Data section ▸

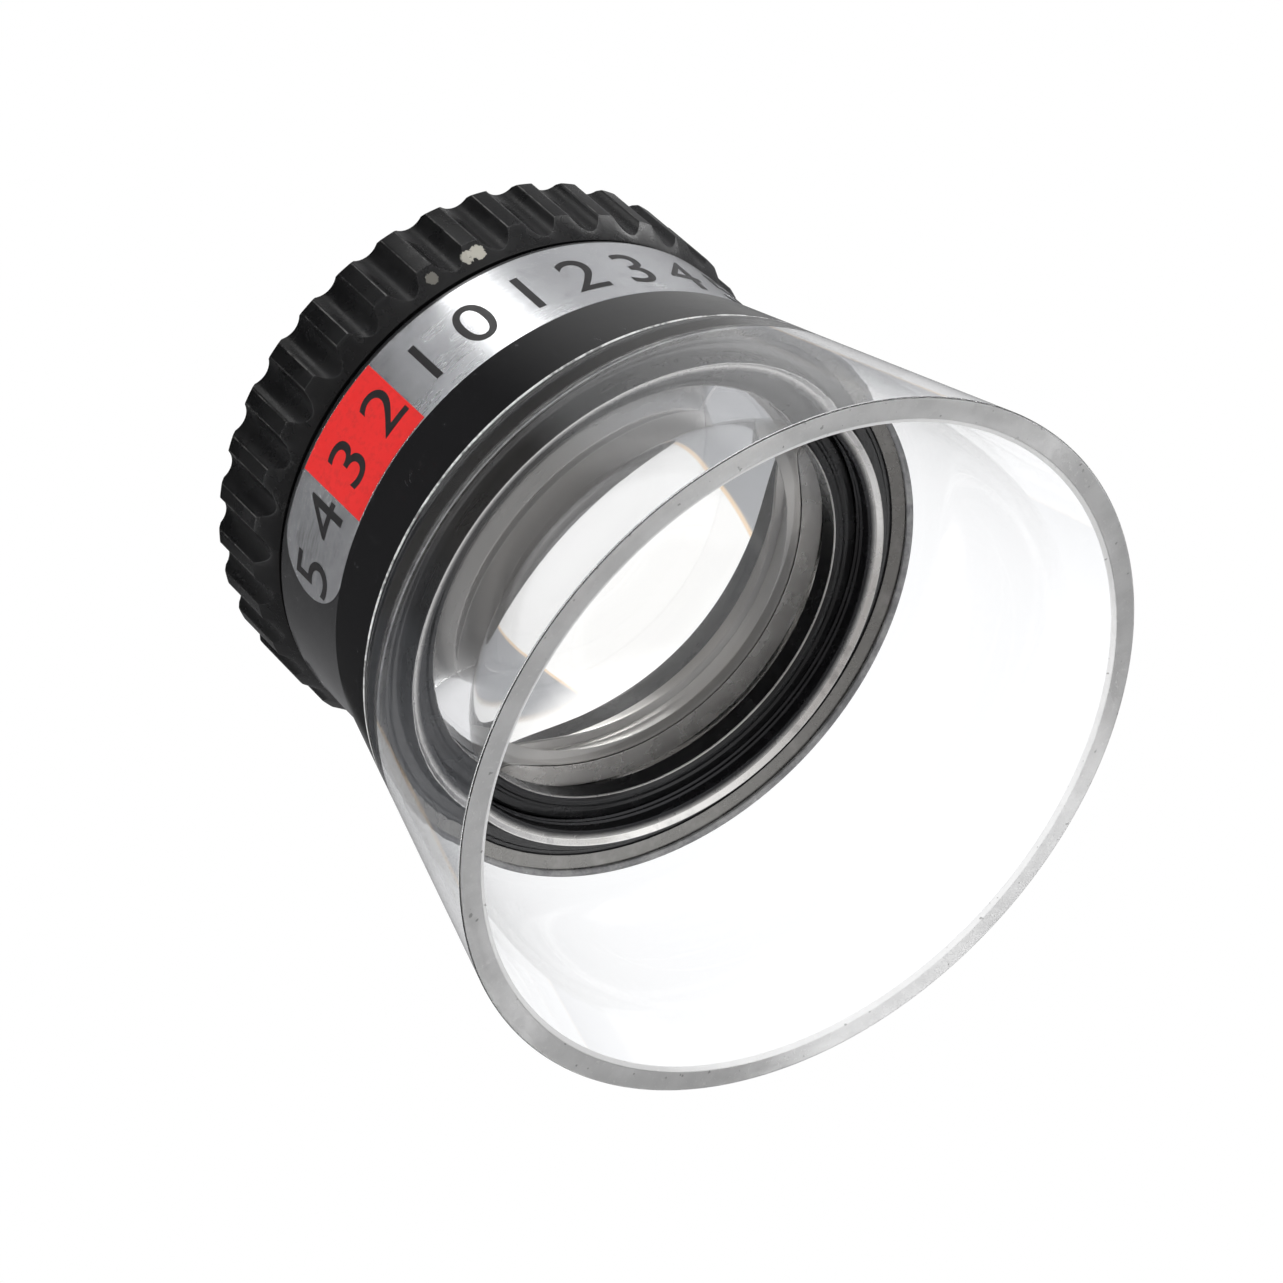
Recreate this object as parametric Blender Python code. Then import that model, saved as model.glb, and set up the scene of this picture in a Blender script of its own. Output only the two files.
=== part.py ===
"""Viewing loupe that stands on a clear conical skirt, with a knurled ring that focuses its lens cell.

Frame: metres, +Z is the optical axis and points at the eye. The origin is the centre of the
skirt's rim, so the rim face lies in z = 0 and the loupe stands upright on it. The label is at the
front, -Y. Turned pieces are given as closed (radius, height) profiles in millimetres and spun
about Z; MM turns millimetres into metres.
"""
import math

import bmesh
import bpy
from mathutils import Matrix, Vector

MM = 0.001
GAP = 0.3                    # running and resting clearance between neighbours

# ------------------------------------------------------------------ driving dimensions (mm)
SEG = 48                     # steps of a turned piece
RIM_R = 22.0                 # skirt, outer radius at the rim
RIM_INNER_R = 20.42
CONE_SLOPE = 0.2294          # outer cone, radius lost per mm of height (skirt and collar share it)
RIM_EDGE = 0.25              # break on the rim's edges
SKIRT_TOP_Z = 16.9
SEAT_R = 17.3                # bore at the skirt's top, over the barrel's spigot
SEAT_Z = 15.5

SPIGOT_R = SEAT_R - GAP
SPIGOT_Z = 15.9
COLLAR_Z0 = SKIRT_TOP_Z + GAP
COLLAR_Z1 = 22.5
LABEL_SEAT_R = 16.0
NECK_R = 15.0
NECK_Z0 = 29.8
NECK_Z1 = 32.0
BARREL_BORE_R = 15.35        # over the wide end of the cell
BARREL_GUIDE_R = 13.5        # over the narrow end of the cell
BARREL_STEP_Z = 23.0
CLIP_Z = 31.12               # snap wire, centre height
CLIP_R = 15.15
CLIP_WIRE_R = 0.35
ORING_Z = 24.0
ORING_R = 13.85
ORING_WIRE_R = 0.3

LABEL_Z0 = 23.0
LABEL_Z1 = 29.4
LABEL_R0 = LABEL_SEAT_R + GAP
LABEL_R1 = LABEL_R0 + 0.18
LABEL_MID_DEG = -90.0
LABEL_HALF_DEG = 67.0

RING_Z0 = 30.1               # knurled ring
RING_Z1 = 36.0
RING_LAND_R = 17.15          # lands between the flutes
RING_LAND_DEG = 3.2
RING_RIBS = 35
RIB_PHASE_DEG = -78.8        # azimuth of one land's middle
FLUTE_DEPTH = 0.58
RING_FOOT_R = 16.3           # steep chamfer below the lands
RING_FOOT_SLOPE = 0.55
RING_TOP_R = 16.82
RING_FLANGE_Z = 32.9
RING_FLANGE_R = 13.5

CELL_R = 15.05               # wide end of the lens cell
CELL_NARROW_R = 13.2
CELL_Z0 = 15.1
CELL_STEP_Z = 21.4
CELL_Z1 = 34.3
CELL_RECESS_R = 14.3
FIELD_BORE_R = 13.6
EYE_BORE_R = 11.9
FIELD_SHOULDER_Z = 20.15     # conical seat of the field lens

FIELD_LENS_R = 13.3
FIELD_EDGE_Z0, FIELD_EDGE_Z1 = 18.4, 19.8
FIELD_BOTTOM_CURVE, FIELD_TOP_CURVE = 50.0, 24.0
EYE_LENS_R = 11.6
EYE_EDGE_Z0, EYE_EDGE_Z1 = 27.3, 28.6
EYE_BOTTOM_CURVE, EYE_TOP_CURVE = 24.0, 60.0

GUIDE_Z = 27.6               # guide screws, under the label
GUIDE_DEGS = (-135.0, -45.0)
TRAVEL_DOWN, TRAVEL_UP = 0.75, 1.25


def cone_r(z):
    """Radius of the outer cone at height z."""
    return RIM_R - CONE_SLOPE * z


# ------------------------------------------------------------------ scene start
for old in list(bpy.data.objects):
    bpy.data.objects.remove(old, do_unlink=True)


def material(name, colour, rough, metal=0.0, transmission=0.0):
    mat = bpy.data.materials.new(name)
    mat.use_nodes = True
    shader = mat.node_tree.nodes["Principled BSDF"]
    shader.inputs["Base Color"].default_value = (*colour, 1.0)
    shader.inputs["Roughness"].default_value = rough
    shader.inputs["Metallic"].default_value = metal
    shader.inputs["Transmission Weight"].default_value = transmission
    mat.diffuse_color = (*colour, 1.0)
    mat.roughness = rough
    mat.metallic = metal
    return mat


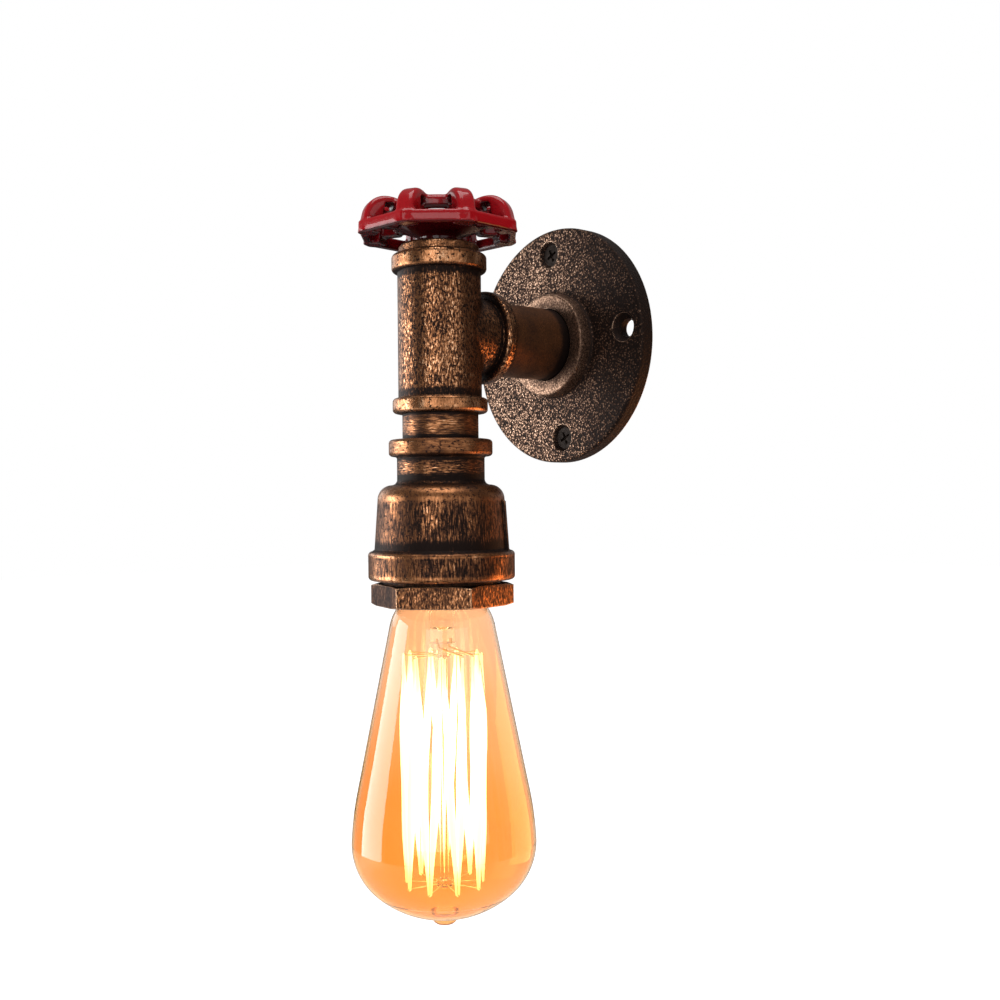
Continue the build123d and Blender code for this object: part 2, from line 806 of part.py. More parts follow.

Request ▸ The whole listing above needs to be written out again exactly.

Answer below ▸
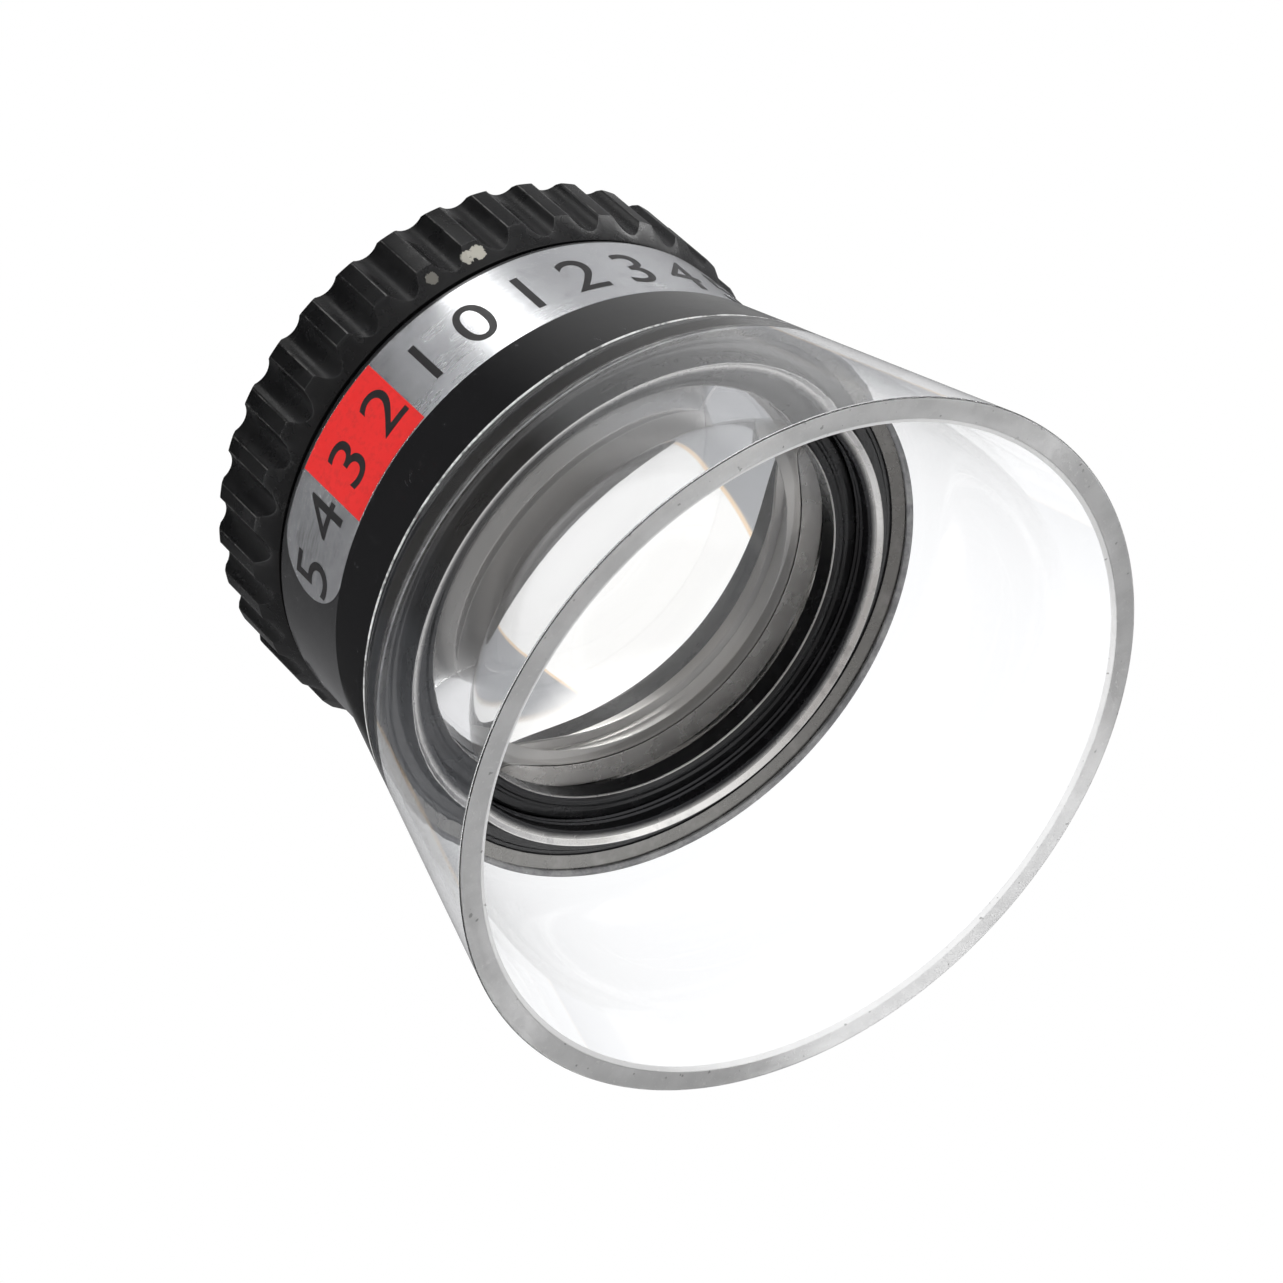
Recreate this object as parametric Blender Python code. Then import that model, saved as model.glb, and set up the scene of this picture in a Blender script of its own. Output only the two files.
=== part.py ===
"""Viewing loupe that stands on a clear conical skirt, with a knurled ring that focuses its lens cell.

Frame: metres, +Z is the optical axis and points at the eye. The origin is the centre of the
skirt's rim, so the rim face lies in z = 0 and the loupe stands upright on it. The label is at the
front, -Y. Turned pieces are given as closed (radius, height) profiles in millimetres and spun
about Z; MM turns millimetres into metres.
"""
import math

import bmesh
import bpy
from mathutils import Matrix, Vector

MM = 0.001
GAP = 0.3                    # running and resting clearance between neighbours

# ------------------------------------------------------------------ driving dimensions (mm)
SEG = 48                     # steps of a turned piece
RIM_R = 22.0                 # skirt, outer radius at the rim
RIM_INNER_R = 20.42
CONE_SLOPE = 0.2294          # outer cone, radius lost per mm of height (skirt and collar share it)
RIM_EDGE = 0.25              # break on the rim's edges
SKIRT_TOP_Z = 16.9
SEAT_R = 17.3                # bore at the skirt's top, over the barrel's spigot
SEAT_Z = 15.5

SPIGOT_R = SEAT_R - GAP
SPIGOT_Z = 15.9
COLLAR_Z0 = SKIRT_TOP_Z + GAP
COLLAR_Z1 = 22.5
LABEL_SEAT_R = 16.0
NECK_R = 15.0
NECK_Z0 = 29.8
NECK_Z1 = 32.0
BARREL_BORE_R = 15.35        # over the wide end of the cell
BARREL_GUIDE_R = 13.5        # over the narrow end of the cell
BARREL_STEP_Z = 23.0
CLIP_Z = 31.12               # snap wire, centre height
CLIP_R = 15.15
CLIP_WIRE_R = 0.35
ORING_Z = 24.0
ORING_R = 13.85
ORING_WIRE_R = 0.3

LABEL_Z0 = 23.0
LABEL_Z1 = 29.4
LABEL_R0 = LABEL_SEAT_R + GAP
LABEL_R1 = LABEL_R0 + 0.18
LABEL_MID_DEG = -90.0
LABEL_HALF_DEG = 67.0

RING_Z0 = 30.1               # knurled ring
RING_Z1 = 36.0
RING_LAND_R = 17.15          # lands between the flutes
RING_LAND_DEG = 3.2
RING_RIBS = 35
RIB_PHASE_DEG = -78.8        # azimuth of one land's middle
FLUTE_DEPTH = 0.58
RING_FOOT_R = 16.3           # steep chamfer below the lands
RING_FOOT_SLOPE = 0.55
RING_TOP_R = 16.82
RING_FLANGE_Z = 32.9
RING_FLANGE_R = 13.5

CELL_R = 15.05               # wide end of the lens cell
CELL_NARROW_R = 13.2
CELL_Z0 = 15.1
CELL_STEP_Z = 21.4
CELL_Z1 = 34.3
CELL_RECESS_R = 14.3
FIELD_BORE_R = 13.6
EYE_BORE_R = 11.9
FIELD_SHOULDER_Z = 20.15     # conical seat of the field lens

FIELD_LENS_R = 13.3
FIELD_EDGE_Z0, FIELD_EDGE_Z1 = 18.4, 19.8
FIELD_BOTTOM_CURVE, FIELD_TOP_CURVE = 50.0, 24.0
EYE_LENS_R = 11.6
EYE_EDGE_Z0, EYE_EDGE_Z1 = 27.3, 28.6
EYE_BOTTOM_CURVE, EYE_TOP_CURVE = 24.0, 60.0

GUIDE_Z = 27.6               # guide screws, under the label
GUIDE_DEGS = (-135.0, -45.0)
TRAVEL_DOWN, TRAVEL_UP = 0.75, 1.25


def cone_r(z):
    """Radius of the outer cone at height z."""
    return RIM_R - CONE_SLOPE * z


# ------------------------------------------------------------------ scene start
for old in list(bpy.data.objects):
    bpy.data.objects.remove(old, do_unlink=True)


def material(name, colour, rough, metal=0.0, transmission=0.0):
    mat = bpy.data.materials.new(name)
    mat.use_nodes = True
    shader = mat.node_tree.nodes["Principled BSDF"]
    shader.inputs["Base Color"].default_value = (*colour, 1.0)
    shader.inputs["Roughness"].default_value = rough
    shader.inputs["Metallic"].default_value = metal
    shader.inputs["Transmission Weight"].default_value = transmission
    mat.diffuse_color = (*colour, 1.0)
    mat.roughness = rough
    mat.metallic = metal
    return mat


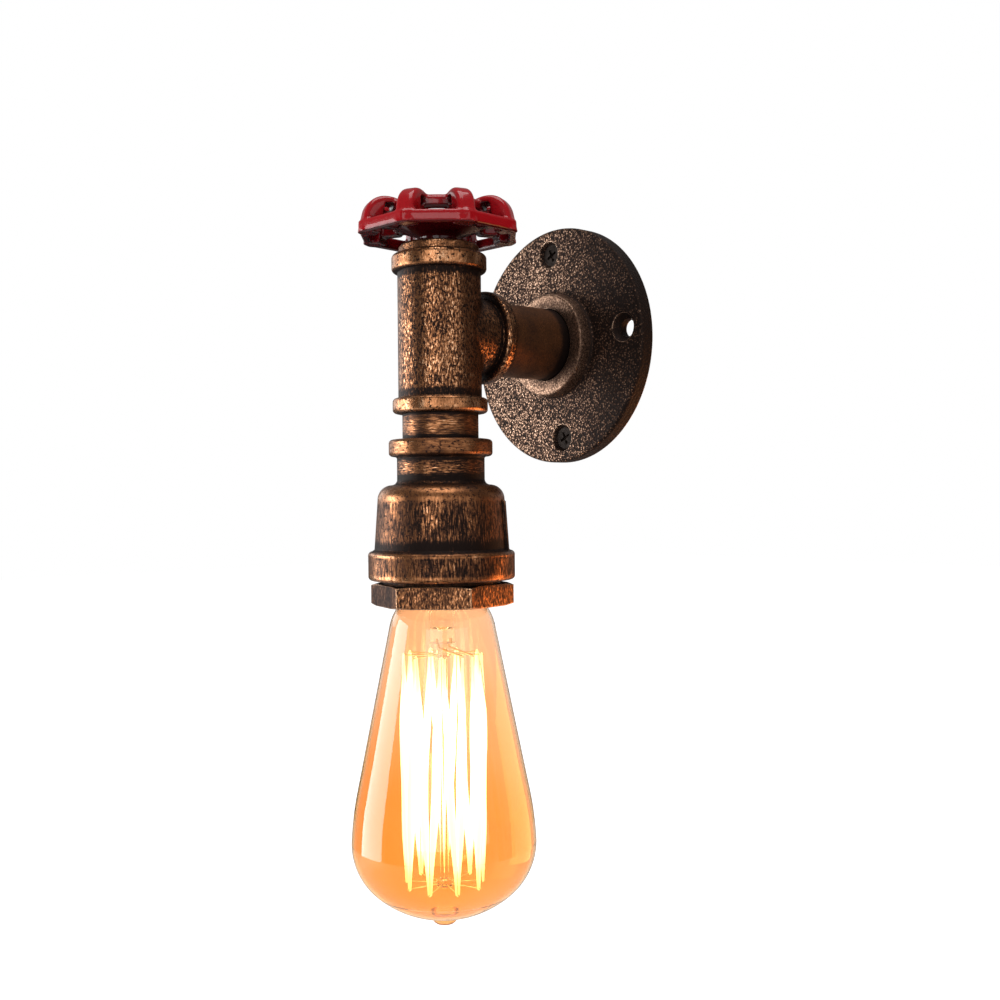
Continue the build123d and Blender code for this object: part 2, from line 806 of part.py. More parts follow.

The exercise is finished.